### What the task requires:
Please repeat all of the lines that follow, exactly as written.
━━━ Available data ━━━
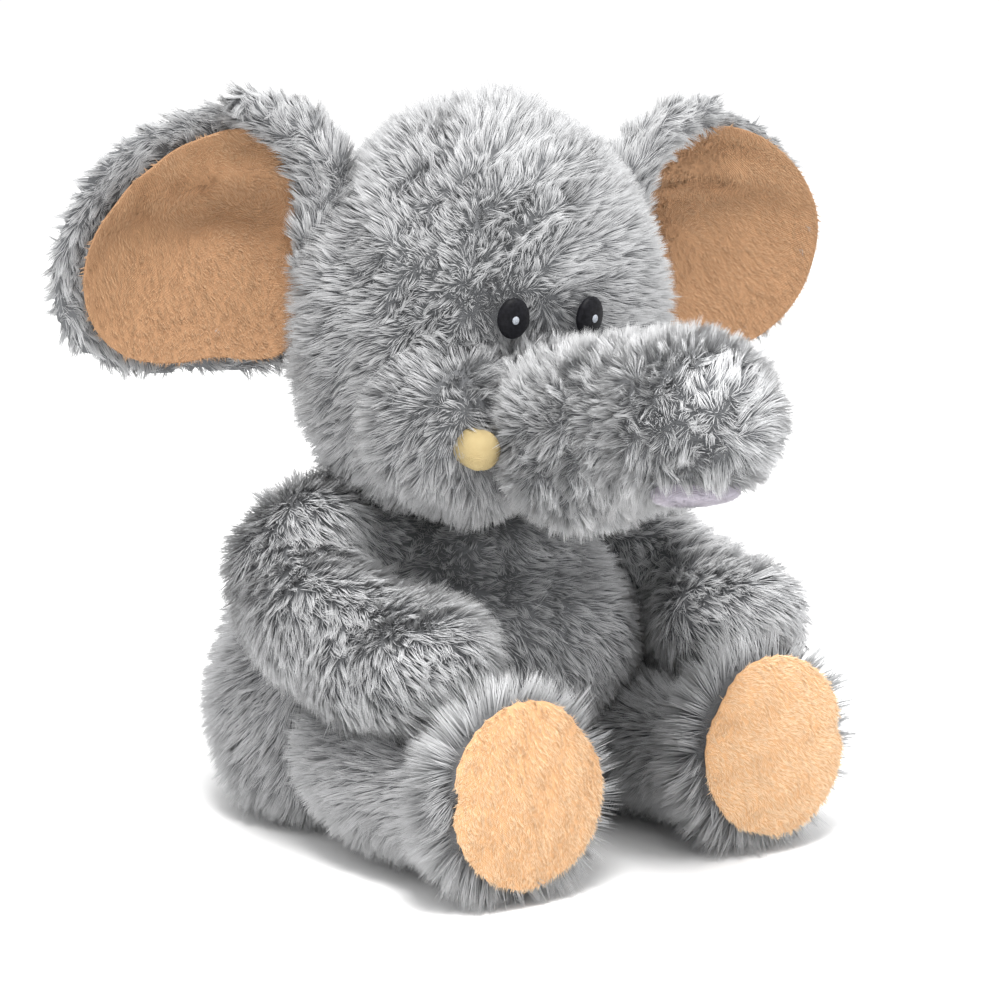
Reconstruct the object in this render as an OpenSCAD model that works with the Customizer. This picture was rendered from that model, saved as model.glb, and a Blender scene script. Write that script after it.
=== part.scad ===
// Seated plush elephant: long-pile covers over soft stuffing, with a pellet pouch in the seat.
// The toy faces -Y, +Z is up, +X is its left side, and the origin is the centre of its flat seat.
// Cover surfaces are the mean height of the pile tips, so the woven backing lies inside them.

/* [Torso] */
// Widest width of the torso
torso_w = 146; // [136:1:150]
// Widest depth of the torso
torso_d = 140; // [130:1:144]
// Height of the middle of the neck ball
neck_z = 86; // [84:1:88]
// Radius of the neck ball that the head turns on
neck_r = 40; // [38:1:41]
// Thickness of a cover, backing and pile together
pile = 7; // [5:0.5:8]

/* [Head] */
// Widest width of the head
head_w = 131; // [124:1:134]
// Widest depth of the head
head_d = 91; // [88:1:96]
// Height of the top of the head
head_top = 241; // [236:1:246]
// Angle that the head is turned to the toy's right
head_turn = 8; // [0:1:10]
// Angle that the head is tipped to the toy's left
head_tip = 3; // [0:0.5:3]
// Distance of the head's middle in front of the seat's middle
head_fwd = 36; // [32:1:38]

/* [Trunk and tusks] */
// Radius of the trunk at its root
trunk_r = 26.5; // [25:0.5:27]
// Radius of the trunk at its tip
trunk_tip_r = 23; // [22:0.5:25]
// Length from the trunk's root joint to the middle of its tip
trunk_len = 94; // [88:1:96]
// Radius of a tusk
tusk_r = 5.8; // [5.2:0.2:6]
// Length of a tusk
tusk_len = 28; // [24:1:30]

/* [Ears] */
// Width of an ear from its root to its outer edge
ear_w = 78; // [72:1:82]
// Height of an ear
ear_h = 91; // [84:1:94]
// Depth of the hollow in an ear's front
ear_cup = 13; // [8:1:14]

/* [Arms and legs] */
// Radius of an arm at the shoulder
arm_r = 22; // [21:0.5:22.5]
// Radius of a leg at the hip
hip_r = 29; // [28:0.5:30]
// Radius of the foot
foot_r = 34.5; // [33:0.5:35]
// Distance of a foot pad in front of the seat's middle
foot_reach = 127; // [124:1:130]
// Distance of a foot's middle from the middle of the toy
foot_x = 50; // [49:1:53]
// Radius of a foot pad
pad_r = 27.5; // [26:0.5:28]

/* [Hidden] */

grey = "#a4a8ae";
peach = "#f3c092";
cream = "#efe0a8";
wool = "#f4f2ec";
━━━
### Result:
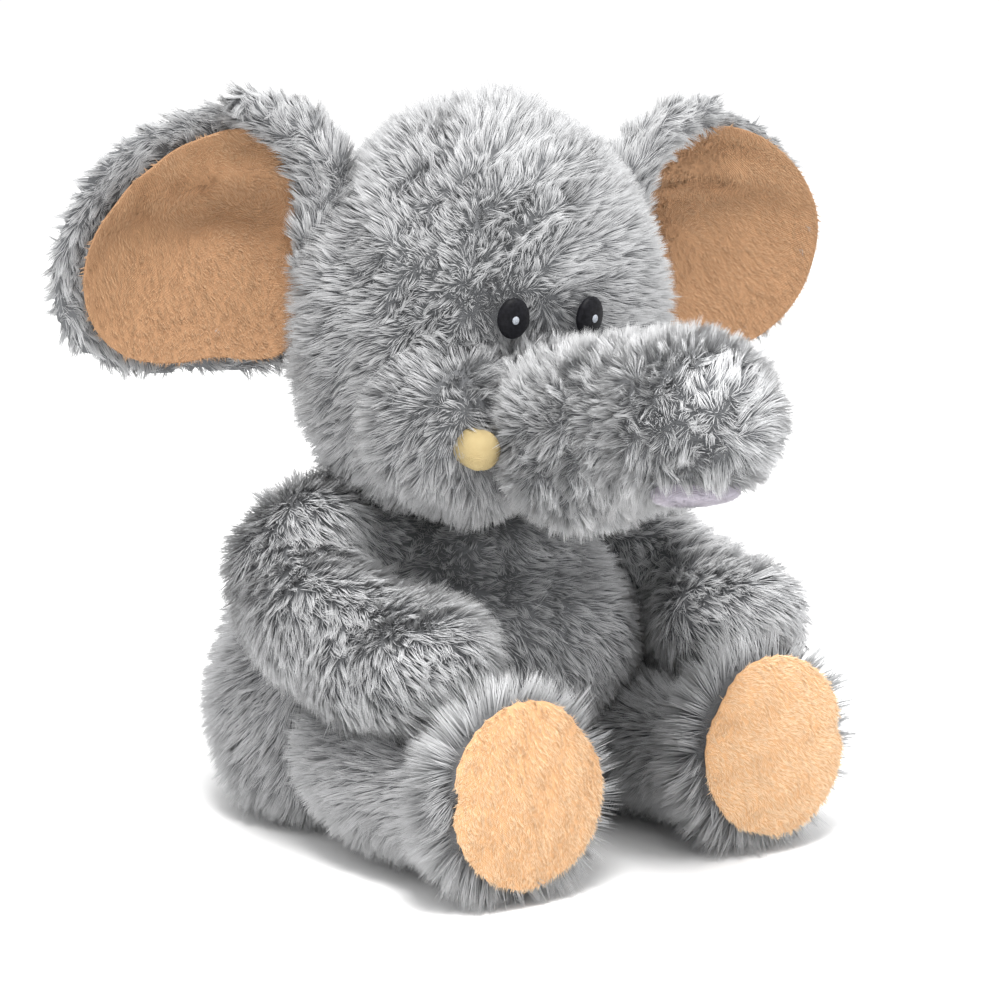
Reconstruct the object in this render as an OpenSCAD model that works with the Customizer. This picture was rendered from that model, saved as model.glb, and a Blender scene script. Write that script after it.
=== part.scad ===
// Seated plush elephant: long-pile covers over soft stuffing, with a pellet pouch in the seat.
// The toy faces -Y, +Z is up, +X is its left side, and the origin is the centre of its flat seat.
// Cover surfaces are the mean height of the pile tips, so the woven backing lies inside them.

/* [Torso] */
// Widest width of the torso
torso_w = 146; // [136:1:150]
// Widest depth of the torso
torso_d = 140; // [130:1:144]
// Height of the middle of the neck ball
neck_z = 86; // [84:1:88]
// Radius of the neck ball that the head turns on
neck_r = 40; // [38:1:41]
// Thickness of a cover, backing and pile together
pile = 7; // [5:0.5:8]

/* [Head] */
// Widest width of the head
head_w = 131; // [124:1:134]
// Widest depth of the head
head_d = 91; // [88:1:96]
// Height of the top of the head
head_top = 241; // [236:1:246]
// Angle that the head is turned to the toy's right
head_turn = 8; // [0:1:10]
// Angle that the head is tipped to the toy's left
head_tip = 3; // [0:0.5:3]
// Distance of the head's middle in front of the seat's middle
head_fwd = 36; // [32:1:38]

/* [Trunk and tusks] */
// Radius of the trunk at its root
trunk_r = 26.5; // [25:0.5:27]
// Radius of the trunk at its tip
trunk_tip_r = 23; // [22:0.5:25]
// Length from the trunk's root joint to the middle of its tip
trunk_len = 94; // [88:1:96]
// Radius of a tusk
tusk_r = 5.8; // [5.2:0.2:6]
// Length of a tusk
tusk_len = 28; // [24:1:30]

/* [Ears] */
// Width of an ear from its root to its outer edge
ear_w = 78; // [72:1:82]
// Height of an ear
ear_h = 91; // [84:1:94]
// Depth of the hollow in an ear's front
ear_cup = 13; // [8:1:14]

/* [Arms and legs] */
// Radius of an arm at the shoulder
arm_r = 22; // [21:0.5:22.5]
// Radius of a leg at the hip
hip_r = 29; // [28:0.5:30]
// Radius of the foot
foot_r = 34.5; // [33:0.5:35]
// Distance of a foot pad in front of the seat's middle
foot_reach = 127; // [124:1:130]
// Distance of a foot's middle from the middle of the toy
foot_x = 50; // [49:1:53]
// Radius of a foot pad
pad_r = 27.5; // [26:0.5:28]

/* [Hidden] */

grey = "#a4a8ae";
peach = "#f3c092";
cream = "#efe0a8";
wool = "#f4f2ec";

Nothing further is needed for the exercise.